# Who's Department has an Explorer program?



## MRC (May 25, 2003)

As the title states, I'm wondering how many explorer post are in the state, and where they are? I know of a few posts that are still active (Danvers, Peabody, Southborough, and Milford) and am not sure if the Tewksbury post still exists.

So, I'm just wondering if anyone knows of any other police explorer posts out there? You can reply here, PM, or email me, and thanks in advance!


----------



## Mikey682 (May 2, 2002)

Westfield has an active explorer program, we worked with them one day at the college on a community relations event.


----------



## MRC (May 25, 2003)

drat! how could I forget about Westfield! I know Dan, and I think theres one more explorer from there on here ( CPDExplorer sounds familar)


----------



## luap112 (Jan 24, 2003)

*Westwood* still has one has had one since 1978/79 not as many members as we had when I was a wee explorer but we still are pretty active doing different classes and field trips along with the various explorer events. PM if you have any other questions.

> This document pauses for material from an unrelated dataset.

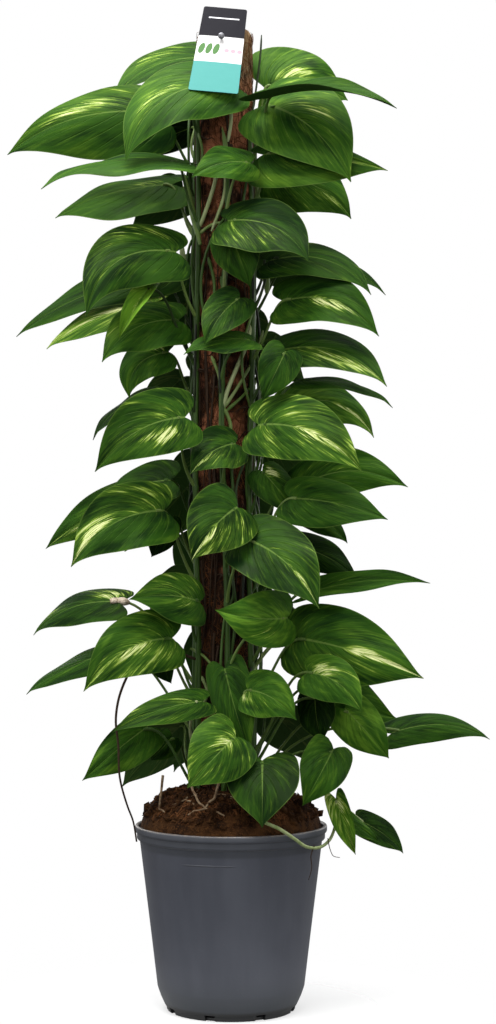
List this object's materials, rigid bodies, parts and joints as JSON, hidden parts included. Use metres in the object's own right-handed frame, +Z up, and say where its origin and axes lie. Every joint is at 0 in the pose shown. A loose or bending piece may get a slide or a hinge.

I think that Wellesley may still have one and I think Natick is also starting up an Explorer program. I still don't know if Winthrop or Peabody are still around.


----------



## MRC (May 25, 2003)

I know that peabody is still around (just played footbal against them last Thursday, we got whooped) I don't know if Wintrhop still has theirs, thanks for the info on Westwood / Wellesley / Natick. :idea:


----------



## BushCheney04 (Mar 31, 2004)

We have an active one in Methuen..


----------



## MatchStick (Apr 1, 2003)

Newton PD has the oldest law enforcement post in this part of the country (over 30 years and going). Why don't you contact your council and get the stats from them. They will have or be able to get the info on every chartered program.


----------



## MRC (May 25, 2003)

When I get back in Mass, I plan on taking a stop up at the office, or give them a call, that's not going to happen until at least Tuesday afternoon.


----------



## stm4710 (Jul 6, 2004)

You know I hear Danvers Fire had a good explorer post......


----------



## pickels (Jul 1, 2002)

The Franklin Police Dept. has a very active explorer program. You can contact Sgt. James West for more info.


----------



## Capt. Kirk (Nov 21, 2002)

Not sure if they still have one but Suffolk County sheriffs dept. used to have one back when i was an explorer ( early 90"s ).
We used to have our meetings at the Nashua street jail.
I would say call and ask them.


----------



## MRC (May 25, 2003)

Thanks for the info guys! keep it coming!

As I said in a PM:



> I was thinking that we (Mass) needs sometime of explorer association type of organization, and was just feeling out how many posts are out there, to see how big it could be.


If there isn't already on, that my post is being left out of.


----------



## luap112 (Jan 24, 2003)

I know at least in my district when I was an explorer the Boston Council had a Explorer Officer Association (EOA) they use to meet with other explorer post and plan events not necc just LE related. In fact we use to have two fun events I use to remember that we shared with with another district on the North Shore. Any old explorer types from Peabody or anyone else from the Boston Council remember *Summer Splash *or *Winter Fest? *


----------



## Foxracingmtnridr (Feb 23, 2003)

Winthrop has a Explorer unit. I worked with them at the Marathon. Seem like a good group.

Scott c:


----------



## PtlmRube (May 24, 2004)

Blackstone PD has a post, PM me and I will give you the contact info. It is a sound program and how I got started in Law Enforcement.


----------



## DanB (May 25, 2003)

ExplSgt971 @ Wed Jul 28 said:


> drat! how could I forget about Westfield! I know Dan, and I think theres one more explorer from there on here ( CPDExplorer sounds familar)


Yup, Westfields is probly the most active post in western mass, 21 kids now(18 explorers, 2 Sgts(me), and one Lt.). Tons more on the waiting list. have a ton of details during the summer months.

CPD was also a Explorer for Chester, although he was the only Explorer, and hasn't been too active due to one of his advisors moving away. Pittsfield also has one(or at least had one).

Oh, and I guess Granby has a post that recently started up too, last I heard they had 4 people in it.


----------



## copcar65 (Aug 16, 2004)

Charlton has a very organized post w/nice uniforms as does WInthrop and Milton. I run the Westwood porgram and have many times tried to get lists from the councils but they only have info on their own council. You would have to go to many councils to get the info you want. Milford and Newton run a state wide competition every year. PM me and I can get you in touch with them. They probably have a very extensive mailing list.


----------